The fashion industry needs to move “further and faster” to drive down emissions and prove the sector is serious about shifting from cosmetic to systemic change, said UN Climate Change Executive Secretary Simon Stiell.
Speaking at a two-day meeting of the Fashion Industry Charter for Climate Action in Bonn, Germany, last week, Stiell said some progress has been made – such as complying with basic reporting requirements, disclosing more climate-related information and collaborating with each other – but the sector still has a long way to go.
“It’s good — but it’s not good enough,” said Stiell. “After five years the fashion industry simply isn’t at the point where we can say that it is truly changing, and implementation is truly happening. Less than half of active signatories are compliant with setting climate targets needed to limit global heating to 1.5 degrees Celsius. By and large, their extensive supply chains aren’t aligned with Charter goals either. This is the reality.”
The Fashion Charter was set up with the support of UN Climate Change in 2018 to provide a pathway for the industry to achieve net-zero emissions by 2050, in line with global efforts to limit warming to 1.5C. Other commitments in the Charter include sourcing 100% of electricity from renewable sources by 2030, sourcing of environmentally friendly raw materials, and phasing out coal from the supply chain by 2030.

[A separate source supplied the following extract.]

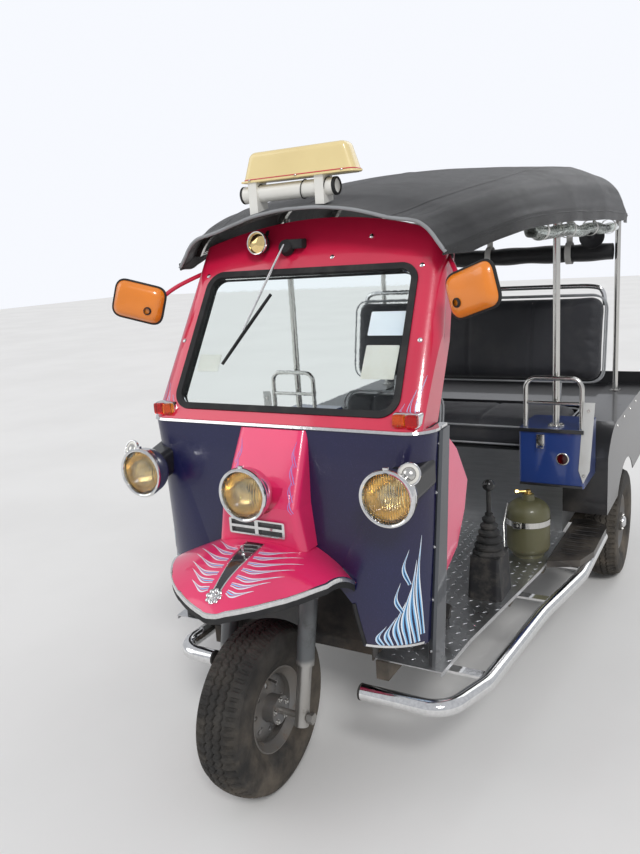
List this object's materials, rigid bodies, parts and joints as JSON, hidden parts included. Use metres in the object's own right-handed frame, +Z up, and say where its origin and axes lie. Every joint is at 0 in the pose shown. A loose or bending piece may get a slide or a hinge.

Since its inception, the Charter has seen progress on industry-wide climate ambition. This includes growing the signatory base to 101 companies, including Burberry, H&M Group, adidas, Chanel, Nike, and PUMA as well as suppliers such as Crystal International and TAL Apparel.
“What we’ve seen over the last four years is really to have climate action being very much transformed into the forefront of our agendas,” said Stefan Seidel, Head of Corporate Sustainability at PUMA. “We see large industry players, be it companies or also organizations, putting climate targets out there. And we see climate action or climate change being one of the major topics for discussion at nearly all industry meetings today. So we can really say that climate change has become a major topic in our industry within the last four years since the launch of the Charter.”
Charter members are expected to publicly report progress against interim and long-term targets annually, via CDP, a not-for-profit charity. Last year, 10 Charter signatories made it on to CDP’s A-List of Companies, demonstrating real leadership in the sector. CPD data shows that currently 45% of the Charter’s active signatories are compliant with setting public climate targets needed to keep global warming below 1.5C.
However, Stiell said fashion sector emissions remain “eye-wateringly high,” emitting the same quantity of greenhouse gases annually as the entire economies of France, Germany, and the United Kingdom combined.
“Clearly this sector needs to move further and faster,” said Stiell. “It needs to accelerate the pace of implementation of this Charter and extend its reach. Emissions need to go down as rapidly as possible.”
This is going to require a radical degree of collaboration, underpinned by accountability to make sure companies are following through on the pledges they’ve made.
“The fashion sector is extremely competitive and as someone who has spent a lot of time in the private sector, I fully appreciate what it takes to be here sitting amongst your competitors,” said Stiell. “But this is the only way of working if we are to get to where we need to go.”
Catherine Chui, Vice President of Corporate Quality and Sustainability with Crystal International, agreed, saying collective action strengthens the sector. Her company is one of the world’s largest garment manufacturers with 20 factories in five countries and an annual turnover of USD 2.1 billion.
“The Fashion Industry Charter provides a very good platform for us to work collaboratively with brands and other stakeholders to drive down emissions,” said Chui. “As a signatory and one of the steering committee members of the Fashion Charter, I also hope that I can work with more manufacturers and encourage them to join us and go this way.”
At the closing of the meeting, Charter members agreed that real change means collaborating more with suppliers and engaging the entire ecosystem – from cotton farmers to textile machinery producers. It means building partnerships beyond the sector as well, with the Charter’s working groups tasked with reaching out to stakeholders in areas such as policy, finance, transport and agriculture.
The Charter listed the next line of action to include: Bangladesh Policy Roundtable, 27 February 2023: A policy dialogue will be held in Dhaka, Bangladesh, to discuss opportunities for policy solutions in support of renewable energy scaling and the role of the private sector in supporting that transformation.
Fashion Industry Charter for Climate Action – Progress Report, 28 February 2023: An aggregate progress report of the Fashion Charter members’ climate disclosure will be published in collaboration with CDP.
UN Climate Change Conference (COP28), November/December 2023: The first global stocktake of the Paris Agreement will conclude at COP28. This will drive climate ambition towards 2030 by all governments and across all sectors. Fashion industry leaders are invited to join the stocktake process by submitting a list of actions that would make a transformational difference in the sector now and emerging opportunities for policymakers and other stakeholders.